One of the reasons why I still love Shakespeare is that he made clear that people don’t fit. They just don’t fit. Iago, arguably the most famous villain ever, hates Othello. The age-old question is, “Why?” Is it because Othello is a Moor? Is it because he is a Moor with power or because Iago was overlooked for a promotion, or because he is secretly in love with Othello and hates his own homosexuality and therefore his desired object? There is no clear answer. Iago offers all sorts of reasons, but perhaps even he doesn’t know. When he is finally asked why, he states, “Demand me nothing; what you know, you know. / From this time forth I never will speak word.” As evil as his actions reveal, Iago’s unknowing is so human. We don’t know why we do something. We don’t always know why we love someone or why we feel threatened. We can probably see a few reasons “why” to every question we ask about ourselves or others. We can often answer that question in hindsight, because we create a narrative around it, and everyone in our lives plays a part. The moment that we pick one answer, we have whittled ourselves and everyone in our story into a fictional character. The truth is people are so complex that we perform a disservice when we accept one story over others.


This is not to say we shouldn’t tell stories. I believe stories have the potential to cultivate compassion in the human heart. In fact, studies show that readers of poetry and fiction are more accepting of others and show more compassion than those who do not read. So I think we should tell stories, and yes, we should tell our stories. But which one? And how? This is something I’m not quite ready to do. Right now, I need to not tell my story. This bit of writing has a story about me, but it’s not my only story.

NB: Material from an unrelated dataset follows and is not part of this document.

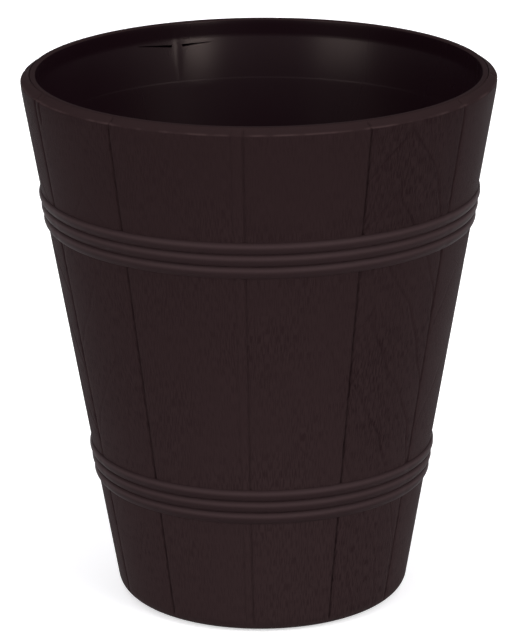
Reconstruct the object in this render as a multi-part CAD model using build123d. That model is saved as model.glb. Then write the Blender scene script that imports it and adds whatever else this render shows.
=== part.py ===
from build123d import *
import os
from math import hypot

# Barrel planter in moulded plastic, stood on the floor with its axis on Z.
# The origin is the middle of the foot, and the side in the photograph faces -Y.
# Sizes are in millimetres, and angles are in degrees, counted from the front towards +X.

# Outer pot: the barrel wall
height = 400.0
rim_radius = 175.0
base_radius = 107.4
shell_wall = 3.0
bevel_height = 4.3
bevel_width = 7.0
base_rounding = 12.7

# Outer pot: the shelf and the skirt hidden under the bevelled rim
shelf_thickness = 3.5
skirt_thickness = 2.2
skirt_depth = 8.0

# Outer pot: the floor, raised in the middle to leave room for the drain plug
floor_thickness = 4.0
recess_radius = 60.0
recess_height = 5.0

# Outer pot: the stave joints, round-bottomed grooves up the wall and over the bevel
joint_radius = 1.7
joint_depth = 1.4
front_joint_angles = (-67.0, -37.3, -6.7, -3.8, 26.7, 57.0)
hidden_stave_count = 8

# Outer pot: the hoops, each of half-round ribs that run over the staves
rib_height = 9.2
rib_stand_out = 2.2
rib_bury = 0.4
ribs_per_hoop = 3
hoop_top_heights = (315.0, 119.2)

# Inner pot: the liner, whose lip fills the rebate in the rim
liner_wall = 2.4
lip_width = 4.2
lip_thickness = 2.5
lip_rounding = 1.1
lip_side_gap = 0.3
lip_under_gap = 0.3
skirt_gap = 0.3

# Inner pot: an upright band under the lip, then a taper with one small ledge
band_depth = 12.5
band_blend = 28.0
ledge_depth = 44.5
ledge_height = 0.9
ledge_step = 0.6
ledge_blend = 2.0

# Inner pot: the floor and the notched foot ring that stands on the outer pot's floor
foot_ring_height = 12.0
foot_ring_radius = 79.0
foot_ring_width = 3.0
foot_notch_width = 14.0
foot_notch_height = 7.0
foot_notch_count = 6
liner_floor_thickness = 3.0
liner_floor_rounding = 10.0
drain_hole_radius = 5.0
drain_hole_circle = 50.0
drain_hole_count = 6

# Inner pot: two lifting points, each a web between two slots that narrow away from it
web_width = 8.2
web_angles = (-157.2, 22.8)
slot_depth = 17.8
slot_thick_end = 3.2
slot_thin_end = 0.8
long_slot_length = 29.5
long_slot_rise = 3.1
short_slot_length = 23.5
short_slot_rise = 1.1

# Drain plug: pushed up into the floor of the outer pot
plug_hole_radius = 11.0
plug_fit = 0.08
plug_stand_up = 1.5
plug_rounding = 0.8
plug_flange_radius = 16.0
plug_flange_thickness = 2.6
coin_slot_width = 2.0
coin_slot_depth = 1.2
coin_slot_length = 22.0

# Where the pieces meet
bevel_foot = height - bevel_height
taper = (rim_radius - base_radius) / bevel_foot
slant = hypot(1.0, taper)
rebate_radius = rim_radius - bevel_width
lip_outer_radius = rebate_radius - lip_side_gap
lip_inner_radius = lip_outer_radius - lip_width
lip_under = height - lip_thickness
band_foot = height - band_depth
ledge_top = height - ledge_depth
ledge_foot = ledge_top - ledge_height
plug_seat = recess_height
raised_floor_top = recess_height + floor_thickness
liner_floor_under = floor_thickness + foot_ring_height


def wall_radius(z):
    """Outside radius of the barrel wall at a height."""
    return base_radius + taper * z


def shell_inner_radius(z):
    """Inside radius of the barrel wall at a height."""
    return wall_radius(z) - shell_wall * slant


def liner_radius(z):
    """Inside radius of the liner at a height below its upright band."""
    step = ledge_step if z <= ledge_foot else 0.0
    return lip_inner_radius - taper * (band_foot - z) - step


def turned(points, roundings):
    """A closed outline of (radius, height) points, some corners rounded, turned round Z."""
    face = make_face(Polyline(*[(r, 0, z) for r, z in points], close=True))
    for (r, z), radius in roundings:
        corner = face.vertices().sort_by_distance((r, 0, z))[0]
        face = fillet(corner, radius)
    return revolve(face, Axis.Z)


def rod(start, end, radius):
    """A round bar between two points."""
    run = end - start
    return extrude(Plane(origin=start, z_dir=run) * Circle(radius), run.length)


def stave_joint():
    """The cutter of one joint, at the front: up the wall, then in over the bevel."""
    outset = joint_radius - joint_depth
    foot = Vector(0, -wall_radius(0) - outset, 0)
    corner = Vector(0, -rim_radius - outset, bevel_foot)
    lip = Vector(0, -rebate_radius, height + outset)
    knuckle = Pos(corner) * Sphere(joint_radius)
    return rod(foot, corner, joint_radius) + knuckle + rod(corner, lip, joint_radius)


def stave_joint_angles():
    """The joints seen in front, and the hidden ones that share out the rest of the circle."""
    first = front_joint_angles[-1]
    pitch = (front_joint_angles[0] + 360 - first) / hidden_stave_count
    hidden = [first + pitch * i for i in range(1, hidden_stave_count)]
    return list(front_joint_angles) + hidden


def rib(top):
    """One half-round rib of a hoop, with its root sunk below the bottom of the joints."""
    foot = top - rib_height
    middle = (top + foot) / 2
    sunk = joint_depth + rib_bury
    upper = (wall_radius(top), 0, top)
    crown = (wall_radius(middle) + rib_stand_out, 0, middle)
    lower = (wall_radius(foot), 0, foot)
    root = Polyline(lower, (lower[0] - sunk, 0, foot), (upper[0] - sunk, 0, top), upper)
    return revolve(make_face(ThreePointArc(upper, crown, lower) + root), Axis.Z)


def outer_shell():
    """The barrel: staved wall, hoops, bevelled rim with its shelf and skirt, and floor."""
    skirt_inner = lip_inner_radius + liner_wall + skirt_gap
    skirt_outer = skirt_inner + skirt_thickness
    shelf_top = lip_under - lip_under_gap
    shelf_under = shelf_top - shelf_thickness
    skirt_foot = shelf_under - skirt_depth
    raised_radius = recess_radius + floor_thickness
    wall_foot = (base_radius, 0)
    inner_foot = (shell_inner_radius(floor_thickness), floor_thickness)
    outline = [
        (0, recess_height),
        (recess_radius, recess_height),
        (recess_radius, 0),
        wall_foot,
        (rim_radius, bevel_foot),
        (rebate_radius, height),
        (rebate_radius, shelf_top),
        (skirt_inner, shelf_top),
        (skirt_inner, skirt_foot),
        (skirt_outer, skirt_foot),
        (skirt_outer, shelf_under),
        (shell_inner_radius(shelf_under), shelf_under),
        inner_foot,
        (raised_radius, floor_thickness),
        (raised_radius, raised_floor_top),
        (0, raised_floor_top),
    ]
    roundings = [(wall_foot, base_rounding), (inner_foot, base_rounding - shell_wall)]
    shell = turned(outline, roundings)
    joint = stave_joint()
    shell -= [Rot(0, 0, angle) * joint for angle in stave_joint_angles()]
    for hoop_top in hoop_top_heights:
        shell += [rib(hoop_top - i * rib_height) for i in range(ribs_per_hoop)]
    bottom = (Align.CENTER, Align.CENTER, Align.MIN)
    return shell - Pos(0, 0, plug_seat) * Cylinder(plug_hole_radius, floor_thickness, align=bottom)


def slot(length, rise, side):
    """The cutter of one lifting slot, beside a web at the front, on its +X or -X side."""
    near = side * web_width / 2
    far = near + side * length
    z = height - slot_depth
    corners = [
        (near, z - slot_thick_end / 2),
        (far, z + rise - slot_thin_end / 2),
        (far, z + rise + slot_thin_end / 2),
        (near, z + slot_thick_end / 2),
    ]
    face = make_face(Polyline(*[(x, 0, z) for x, z in corners], close=True))
    reach = lip_outer_radius - liner_radius(z) + length**2 / lip_inner_radius
    return Pos(0, -lip_outer_radius, 0) * extrude(face, reach, dir=(0, 1, 0))


def liner():
    """The smooth inner pot: lip, upright band, ledge, tapering wall, floor and foot ring."""
    band_radius = lip_inner_radius + liner_wall
    outer = liner_wall * slant
    floor_top = liner_floor_under + liner_floor_thickness
    lip_inside = (lip_inner_radius, height)
    lip_outside = (lip_outer_radius, height)
    band_inside = (lip_inner_radius, band_foot)
    band_outside = (band_radius, band_foot)
    ledge_inside = (liner_radius(ledge_top), ledge_top)
    inner_foot = (liner_radius(floor_top), floor_top)
    outer_foot = (liner_radius(liner_floor_under) + outer, liner_floor_under)
    outline = [
        (0, liner_floor_under),
        outer_foot,
        (liner_radius(ledge_foot) + outer, ledge_foot - liner_wall / 2),
        (liner_radius(ledge_top) + outer, ledge_top - liner_wall / 2),
        band_outside,
        (band_radius, lip_under),
        (lip_outer_radius, lip_under),
        lip_outside,
        lip_inside,
        band_inside,
        ledge_inside,
        (liner_radius(ledge_foot), ledge_foot),
        inner_foot,
        (0, floor_top),
    ]
    roundings = [
        (lip_inside, lip_rounding),
        (lip_outside, lip_rounding),
        (band_inside, band_blend),
        (band_outside, band_blend),
        (ledge_inside, ledge_blend),
        (inner_foot, liner_floor_rounding),
        (outer_foot, liner_floor_rounding + liner_wall),
    ]
    pot = turned(outline, roundings)
    bottom = (Align.CENTER, Align.CENTER, Align.MIN)
    ring = Cylinder(foot_ring_radius + foot_ring_width, foot_ring_height, align=bottom)
    ring -= Cylinder(foot_ring_radius, foot_ring_height, align=bottom)
    notch = Box(3 * foot_ring_width, foot_notch_width, foot_notch_height, align=bottom)
    ring -= PolarLocations(foot_ring_radius, foot_notch_count) * notch
    pot += Pos(0, 0, floor_thickness) * ring
    hole = Pos(0, 0, liner_floor_under) * Cylinder(drain_hole_radius, 3 * liner_floor_thickness)
    pot -= [hole] + PolarLocations(drain_hole_circle, drain_hole_count) * hole
    slots = [slot(long_slot_length, long_slot_rise, 1), slot(short_slot_length, short_slot_rise, -1)]
    for angle in web_angles:
        pot -= [Rot(0, 0, angle) * cutter for cutter in slots]
    return pot


def drain_plug():
    """The push-in plug: a stem through the floor, and a flange under it with a coin slot."""
    stem_radius = plug_hole_radius - plug_fit
    stem_top = raised_floor_top + plug_stand_up
    flange_under = plug_seat - plug_flange_thickness
    outline = [
        (0, flange_under),
        (plug_flange_radius, flange_under),
        (plug_flange_radius, plug_seat),
        (stem_radius, plug_seat),
        (stem_radius, stem_top),
        (0, stem_top),
    ]
    roundings = [((plug_flange_radius, flange_under), plug_rounding), ((stem_radius, stem_top), plug_rounding)]
    plug = turned(outline, roundings)
    return plug - Pos(0, 0, flange_under) * Box(coin_slot_length, coin_slot_width, 2 * coin_slot_depth)


os.makedirs("parts", exist_ok=True)
for node, shape in (("outer_shell", outer_shell()), ("liner", liner()), ("drain_plug", drain_plug())):
    export_step(shape, f"parts/{node}.step")
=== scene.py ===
# Barrel planter: a staved outer pot with ribbed hoops, a smooth inner pot that lifts out, and a drain plug.
import bmesh
import bpy
import math
import numpy as np
from mathutils import Matrix, Vector


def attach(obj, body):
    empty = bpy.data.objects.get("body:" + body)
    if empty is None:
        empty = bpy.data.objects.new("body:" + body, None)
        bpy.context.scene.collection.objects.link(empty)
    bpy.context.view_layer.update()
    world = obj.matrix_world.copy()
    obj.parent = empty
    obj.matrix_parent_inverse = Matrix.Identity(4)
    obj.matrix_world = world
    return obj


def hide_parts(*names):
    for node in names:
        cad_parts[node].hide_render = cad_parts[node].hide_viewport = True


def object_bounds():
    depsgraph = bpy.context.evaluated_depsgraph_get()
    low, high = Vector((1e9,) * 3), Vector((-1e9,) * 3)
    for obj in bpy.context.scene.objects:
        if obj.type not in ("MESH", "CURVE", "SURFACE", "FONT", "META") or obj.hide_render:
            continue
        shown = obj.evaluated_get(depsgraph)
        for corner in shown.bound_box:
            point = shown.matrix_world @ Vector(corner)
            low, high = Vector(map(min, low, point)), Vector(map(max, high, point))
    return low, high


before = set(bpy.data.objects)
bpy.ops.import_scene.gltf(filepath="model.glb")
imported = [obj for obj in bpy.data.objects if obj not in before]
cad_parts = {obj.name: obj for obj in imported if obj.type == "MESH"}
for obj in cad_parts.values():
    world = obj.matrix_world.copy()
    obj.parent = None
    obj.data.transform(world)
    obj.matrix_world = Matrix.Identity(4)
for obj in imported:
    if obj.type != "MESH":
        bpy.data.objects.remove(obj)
cad_low, cad_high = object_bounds()


# The staves: the wall of the outer pot, moulded in one shot of dark brown polypropylene.
# The mould copies upright boards with open joints and worn grain, and a bevelled rim over their ends.
# The wall comes as three rings, above, between and below the hoops, so that each mesh stays light.
height = cad_high.z
rim_radius = cad_high.x
base_radius = 0.1074
shell_wall = 0.003
bevel_height = 0.0043
bevel_width = 0.007
bevel_foot = height - bevel_height
rebate_radius = rim_radius - bevel_width
taper = (rim_radius - base_radius) / bevel_foot
rib_height = 0.0092
hoop_tops = (0.315, 0.1192)
hoop_foots = tuple(top - 3 * rib_height for top in hoop_tops)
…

I think of samskara as etchings of thought habits, like whittled grooves in a piece of wood made from a carving knife. Sometimes, until we have them under control, stories can make these grooves deeper and make them more difficult to climb out of. I’m trying to whittle new, healthier grooves. I need practice reminding myself that while stories are often true, and certainly hold truth in them, their fictional aspects can reestablish plot lines that are stifling and oppressive. So, in telling bits of stories here, I’m not going to tell a monolithic narrative. Not yet, because I’m still revising.